When Howard University began putting the final details on enrollment for the 2012-13 school year this time a year ago, it had no idea it would soon face a last-minute flood of students unable to enroll due to a tightening of requirements in a federal loan program for parents seeking to help pay their children’s tuition.
More middle income and poor households had been hit hard by the nation’s economic downturn since 2007 with family incomes falling fast and living costs continuing to rise, Howard and many of its peer institutions learned. With college educations, many financed with the federal loan called Parent Plus Loan (PPL) suddenly unaffordable, Howard and its peers saw fall enrollment drop by the thousands nationwide. The institutions’ anticipated income fell accordingly.
For Howard, the PPL decision by the United States Department of Education costs the university hundreds of students and roughly $8 million in anticipated income for the 2012-2013 school year. The PPL decision jolted the university just as it was resettling from a rough launch two years ago of a plan for downsizing and refocusing the university for the future. Those various aspects — hiring, student financial aid and “controllable operations” — of what the university called its “renewal” plan ran over budget by more than $30 million.
Today, as Howard readies for another school year, a more threatening cluster of storm clouds appear to be gathering over the prestigious institution, founded in the post-Civil War era with a guaranteed annual allocation (about 25 percent of its annual budget) from the federal government and since considered invincible.
The PPL crisis, which is directly impacting income, retention and graduation rates for schools, is worsening for Howard. Early financial aid results show the PPL loan rejection rate for parents of Howard student applicants so far is 10 percent higher for 2013-14 school year applicants than was the case this time a year ago.
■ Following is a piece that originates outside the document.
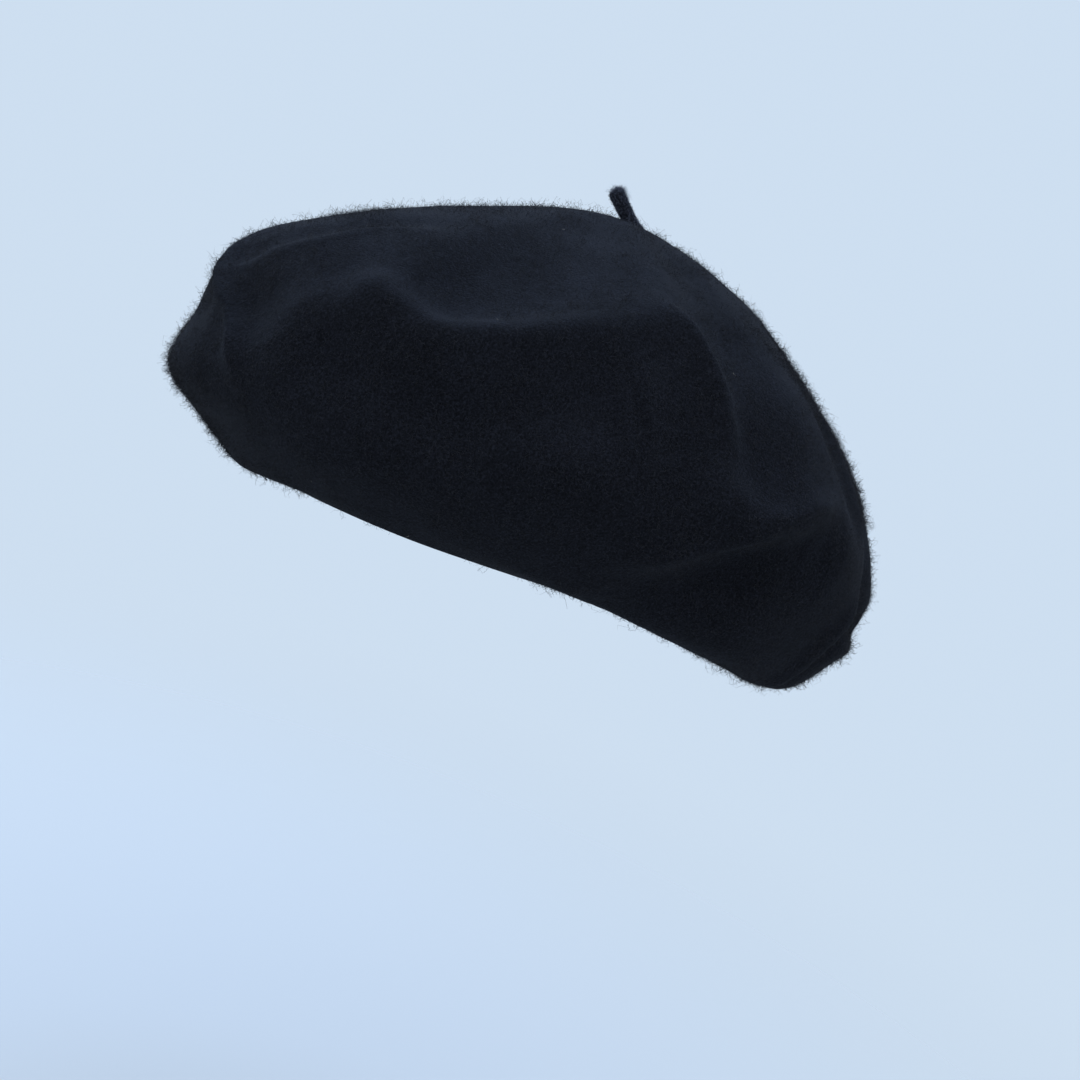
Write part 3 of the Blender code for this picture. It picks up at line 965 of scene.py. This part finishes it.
def build_knot(material):
    """The tied-off yarn that holds the stalk: a flat wound knot with two short tails."""
    low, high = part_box("stalk_anchor")
    centre = np.array((low + high) / 2)
    t = np.linspace(0.0, 2 * math.pi, 320, endpoint=False)
    reach = KNOT_RADIUS * (1.0 + 0.30 * np.cos(5 * t))
    wound = np.stack([
        reach * np.cos(3 * t), reach * np.sin(3 * t), 0.62 * MM * np.sin(5 * t + 0.4)], -1)
    lashing = np.stack([
        1.9 * MM * np.cos(2 * t), 1.5 * MM * np.sin(2 * t), 0.55 * MM * np.sin(3 * t) - 0.5 * MM], -1)
    parts = [tube(centre + wound, KNOT_YARN, 9, closed=True)]
    parts.append(tube(centre + lashing, KNOT_YARN * 0.9, 9, closed=True))
    for turn, length in ((20.0, 6.0), (150.0, 4.5)):
        s = np.linspace(0.0, 1.0, 26)
        outward = azimuth_vectors(turn)
        sway = azimuth_vectors(turn + 90.0)
        tail = centre + outward * ((1.5 + length * s) * MM)[:, None]
        tail += sway * (np.sin(s * 5.0) * 0.9 * MM * s)[:, None]
        tail[:, 2] -= (0.6 + 3.0 * s**1.6) * MM
        parts.append(tube(tail, KNOT_YARN * (0.85 - 0.25 * s**4), 9))
    knot = joined("stalk_knot", parts, material)
    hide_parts("stalk_anchor")
    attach(knot, "hat")


# ---- Stage, light and camera -----------------------------------------------------------------

CAMERA_AZIMUTH = 43.0
CAMERA_ELEVATION = 9.0
CAMERA_ROLL = 21.0
CAMERA_DISTANCE = 0.481
CAMERA_RIGHT = 0.0137
CAMERA_UP = -0.0026
CAMERA_LENS = 43.3
BACKDROP_COLOUR = (0.615, 0.735, 0.875)
AMBIENT_COLOUR = (0.66, 0.73, 0.80)
AMBIENT_ABOVE = 1.6
AMBIENT_BELOW = 0.45
AMBIENT_FRONT = 0.93
FLOOR_BELOW = 0.30
FLOOR_RADIUS = 1.2
FLOOR_FADE_FROM = 0.15
FLOOR_FADE_TO = 0.9
# The way most of the light comes from: the picture's up, tipped 34 degrees towards the camera.
UPRIGHT = Vector((0.077, -0.518, 0.852))
LIGHT_CENTRE = Vector((0.0, 0.0, 0.05))
LIGHT_SIZE = 0.6
TOP_DISTANCE, TOP_POWER, TOP_COLOUR = 0.9, 5.5, (0.44, 0.62, 1.0)
LEFT_DISTANCE, LEFT_POWER, LEFT_COLOUR = 1.0, 2.9, (0.46, 0.64, 1.0)


def camera_axes():
    """The camera's right, up and backward directions."""
    a, e, roll = map(math.radians, (CAMERA_AZIMUTH, CAMERA_ELEVATION, CAMERA_ROLL))
    back = Vector((math.sin(a) * math.cos(e), -math.cos(a) * math.cos(e), math.sin(e)))
    level = Vector((math.cos(a), math.sin(a), 0.0))
    above = back.cross(level)
    right = level * math.cos(roll) + above * math.sin(roll)
    up = above * math.cos(roll) - level * math.sin(roll)
    return right, up, back


def make_camera():
    right, up, back = camera_axes()
    data = bpy.data.cameras.new("camera")
    data.lens = CAMERA_LENS
    data.sensor_width = 36.0
    data.clip_start = 0.01
    camera = bpy.data.objects.new("camera", data)
    bpy.context.scene.collection.objects.link(camera)
    place = back * CAMERA_DISTANCE + right * CAMERA_RIGHT + up * CAMERA_UP
    turn = Matrix((right, up, back)).transposed().to_4x4()
    camera.matrix_world = Matrix.Translation(place) @ turn
    bpy.context.scene.camera = camera


def add_area_light(name, direction, distance, power, colour):
    data = bpy.data.lights.new(name, "AREA")
    data.shape = "DISK"
    data.size = LIGHT_SIZE
    data.energy = power
    data.color = colour
    light = bpy.data.objects.new(name, data)
    bpy.context.scene.collection.objects.link(light)
    direction = Vector(direction).normalized()
    light.location = LIGHT_CENTRE + direction * distance
    light.rotation_mode = "QUATERNION"
    light.rotation_quaternion = direction.to_track_quat("Z", "Y")


def facing_node(tree, direction, towards, away_value, towards_value):
    """A value that runs from away_value to towards_value as the direction turns towards a vector."""
    dot = tree.nodes.new("ShaderNodeVectorMath")
    dot.operation = "DOT_PRODUCT"
    dot.inputs[1].default_value = Vector(towards).normalized()
    tree.links.new(direction, dot.inputs[0])
    scale = add_node(tree, "ShaderNodeMapRange", From_Min=-1.0, From_Max=1.0, To_Min=away_value,
                     To_Max=towards_value)
    tree.links.new(dot.outputs["Value"], scale.inputs["Value"])
    return scale.outputs["Result"]


def make_stage():
    """Pale surroundings, a plain floor that fades into them, and soft light from above."""
    world = bpy.data.worlds.new("world")
    bpy.context.scene.world = world
    world.use_nodes = True
    tree = world.node_tree
    backdrop = tree.nodes["Background"]
    backdrop.inputs["Color"].default_value = (*BACKDROP_COLOUR, 1.0)
    right, _, back = camera_axes()
    direction = tree.nodes.new("ShaderNodeTexCoord").outputs["Generated"]
    from_above = facing_node(tree, direction, UPRIGHT, AMBIENT_BELOW, AMBIENT_ABOVE)
    from_behind = facing_node(tree, direction, -back, AMBIENT_FRONT, 1.0)
    ambient = add_node(tree, "ShaderNodeBackground", Color=(*AMBIENT_COLOUR, 1.0))
    strength = math_node(tree, "MULTIPLY", from_above, from_behind)
    tree.links.new(strength, ambient.inputs["Strength"])
    seen = tree.nodes.new("ShaderNodeLightPath").outputs["Is Camera Ray"]
    mix = tree.nodes.new("ShaderNodeMixShader")
    tree.links.new(seen, mix.inputs[0])
    tree.links.new(ambient.outputs[0], mix.inputs[1])
    tree.links.new(backdrop.outputs[0], mix.inputs[2])
    tree.links.new(mix.outputs[0], tree.nodes["World Output"].inputs["Surface"])

    top = UPRIGHT - back * 0.75 + right * 0.25
    left = UPRIGHT * 0.8 - right * 0.6 - back * 0.8
    add_area_light("soft_top", top, TOP_DISTANCE, TOP_POWER, TOP_COLOUR)
    add_area_light("soft_left", left, LEFT_DISTANCE, LEFT_POWER, LEFT_COLOUR)

    floor_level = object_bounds()[0].z - FLOOR_BELOW
    bpy.ops.mesh.primitive_circle_add(vertices=96, radius=FLOOR_RADIUS, fill_type="NGON",
                                      location=(0.0, 0.0, floor_level))
    floor = bpy.context.object
    floor.name = "floor"
    material, tree, shader = new_material("pale_floor")
    shader.inputs["Base Color"].default_value = (0.55, 0.585, 0.61, 1.0)
    shader.inputs["Roughness"].default_value = 0.9
    centre_out = tree.nodes.new("ShaderNodeVectorMath")
    centre_out.operation = "LENGTH"
    tree.links.new(object_place(tree), centre_out.inputs[0])
    fade = tree.nodes.new("ShaderNodeMapRange")
    fade.interpolation_type = "SMOOTHSTEP"
    fade.inputs["From Min"].default_value = FLOOR_FADE_FROM
    fade.inputs["From Max"].default_value = FLOOR_FADE_TO
    tree.links.new(centre_out.outputs["Value"], fade.inputs["Value"])
    clear = tree.nodes.new("ShaderNodeBsdfTransparent")
    mix = tree.nodes.new("ShaderNodeMixShader")
    tree.links.new(fade.outputs["Result"], mix.inputs[0])
    tree.links.new(shader.outputs["BSDF"], mix.inputs[1])
    tree.links.new(clear.outputs["BSDF"], mix.inputs[2])
    tree.links.new(mix.outputs[0], tree.nodes["Material Output"].inputs["Surface"])
    floor.data.materials.append(material)
    floor.visible_diffuse = False


# ---- Build -----------------------------------------------------------------------------------


def build_felt(material):
    surface, normals = folded_felt()
    felt = felt_object(surface, normals, material)
    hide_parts("felt_body")
    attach(felt, "hat")
    return surface, normals, felt


def main():
    bpy.context.scene.view_settings.view_transform = "Standard"
    make_camera()
    make_stage()
    felt, ribbon, thread = felt_material(), ribbon_material(), thread_material()
    nap = fibre_material("nap_fibre", (0.003, 0.0035, 0.0052), (0.015, 0.0170, 0.0255))
    # The stalk's fibres are far lighter than the same black wool on the body: a painted highlight standing
    # in for the glow of backlit fuzz.
    painted_halo = fibre_material("stalk_fibre_painted_light", (0.030, 0.035, 0.054), (0.100, 0.114, 0.168))
    pale = fibre_material("lint_fibre", (0.10, 0.10, 0.10), (0.34, 0.33, 0.31))
    surface, normals, felt_body = build_felt(felt)
    rings = build_stalk(surface, felt)
    build_nap(surface, normals, nap, pale)
    build_stalk_nap(rings, painted_halo)
    band = build_sweatband(ribbon)
    pieces = [build_join(ribbon), build_stitching(thread), build_join_seam(thread)]
    pieces += [build_label(label_material()), build_label_seam(thread)]
    build_knot(thread)


main()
In addition to the PPL situation, Howard, which has been allocated more than $200 million a year in the past decade, is beginning to feel the bite of the new, congressionally mandated, 5 percent, across-the-board federal budget cut. The university will see its guaranteed federal funding cut by $2 million for the current fiscal year. The guaranteed federal funding allocation cut soars to $25 million for fiscal year 2014, based on the five percent “sequestration” budget cutting law.
That doesn’t count the revenue Howard risks losing when various federal grant-making agencies reduce their budgets and grants for the federal fiscal year beginning October 1. Howard is a major benefactor of grants from the Department of Health and Human Services and National Institutes of Health.